Exactly reproduce the lines from the top of the entries below through the line containing "left_cross_deg = 12.0", with both ends included.

--- RAW DATA ---

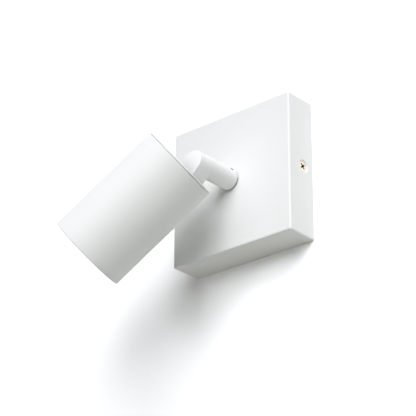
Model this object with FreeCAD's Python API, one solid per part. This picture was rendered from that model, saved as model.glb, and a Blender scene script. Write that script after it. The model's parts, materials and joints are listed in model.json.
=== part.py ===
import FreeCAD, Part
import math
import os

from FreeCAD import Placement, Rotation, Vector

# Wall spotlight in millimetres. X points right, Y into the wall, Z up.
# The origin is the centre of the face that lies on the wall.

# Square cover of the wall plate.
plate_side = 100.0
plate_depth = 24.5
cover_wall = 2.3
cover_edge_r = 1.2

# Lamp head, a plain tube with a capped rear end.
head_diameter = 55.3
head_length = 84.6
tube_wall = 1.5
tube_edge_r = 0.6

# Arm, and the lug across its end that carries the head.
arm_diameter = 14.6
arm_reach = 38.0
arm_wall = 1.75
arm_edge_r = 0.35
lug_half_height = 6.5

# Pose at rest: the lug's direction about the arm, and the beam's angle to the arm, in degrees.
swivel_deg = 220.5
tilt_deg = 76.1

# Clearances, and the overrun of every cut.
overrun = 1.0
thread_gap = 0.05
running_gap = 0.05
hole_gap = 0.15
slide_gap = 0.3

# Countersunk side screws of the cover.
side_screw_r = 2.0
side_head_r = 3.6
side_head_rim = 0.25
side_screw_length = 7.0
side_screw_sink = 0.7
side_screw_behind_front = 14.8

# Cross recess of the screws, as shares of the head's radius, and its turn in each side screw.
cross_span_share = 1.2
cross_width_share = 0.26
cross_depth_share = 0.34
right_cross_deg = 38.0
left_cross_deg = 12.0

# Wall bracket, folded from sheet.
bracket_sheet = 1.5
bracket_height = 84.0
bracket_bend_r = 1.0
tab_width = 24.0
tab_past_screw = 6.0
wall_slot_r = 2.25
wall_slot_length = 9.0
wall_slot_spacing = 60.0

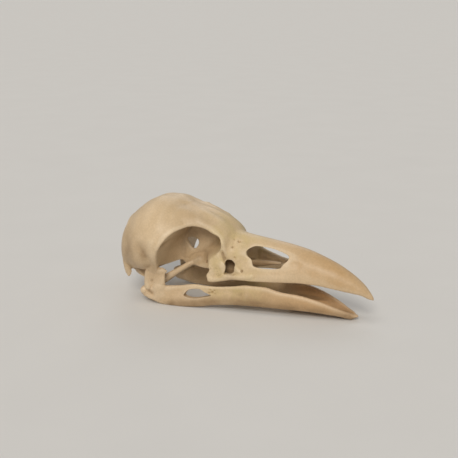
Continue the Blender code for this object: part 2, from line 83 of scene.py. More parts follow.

---

• _SOLUTION TO THIS TASK_:
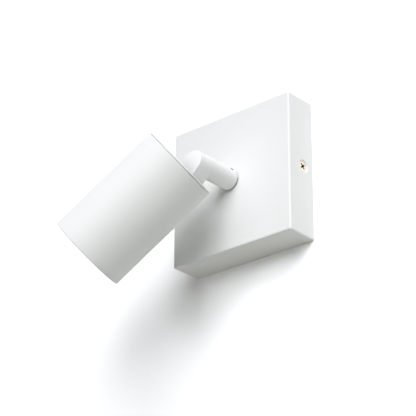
Model this object with FreeCAD's Python API, one solid per part. This picture was rendered from that model, saved as model.glb, and a Blender scene script. Write that script after it. The model's parts, materials and joints are listed in model.json.
=== part.py ===
import FreeCAD, Part
import math
import os

from FreeCAD import Placement, Rotation, Vector

# Wall spotlight in millimetres. X points right, Y into the wall, Z up.
# The origin is the centre of the face that lies on the wall.

# Square cover of the wall plate.
plate_side = 100.0
plate_depth = 24.5
cover_wall = 2.3
cover_edge_r = 1.2

# Lamp head, a plain tube with a capped rear end.
head_diameter = 55.3
head_length = 84.6
tube_wall = 1.5
tube_edge_r = 0.6

# Arm, and the lug across its end that carries the head.
arm_diameter = 14.6
arm_reach = 38.0
arm_wall = 1.75
arm_edge_r = 0.35
lug_half_height = 6.5

# Pose at rest: the lug's direction about the arm, and the beam's angle to the arm, in degrees.
swivel_deg = 220.5
tilt_deg = 76.1

# Clearances, and the overrun of every cut.
overrun = 1.0
thread_gap = 0.05
running_gap = 0.05
hole_gap = 0.15
slide_gap = 0.3

# Countersunk side screws of the cover.
side_screw_r = 2.0
side_head_r = 3.6
side_head_rim = 0.25
side_screw_length = 7.0
side_screw_sink = 0.7
side_screw_behind_front = 14.8

# Cross recess of the screws, as shares of the head's radius, and its turn in each side screw.
cross_span_share = 1.2
cross_width_share = 0.26
cross_depth_share = 0.34
right_cross_deg = 38.0
left_cross_deg = 12.0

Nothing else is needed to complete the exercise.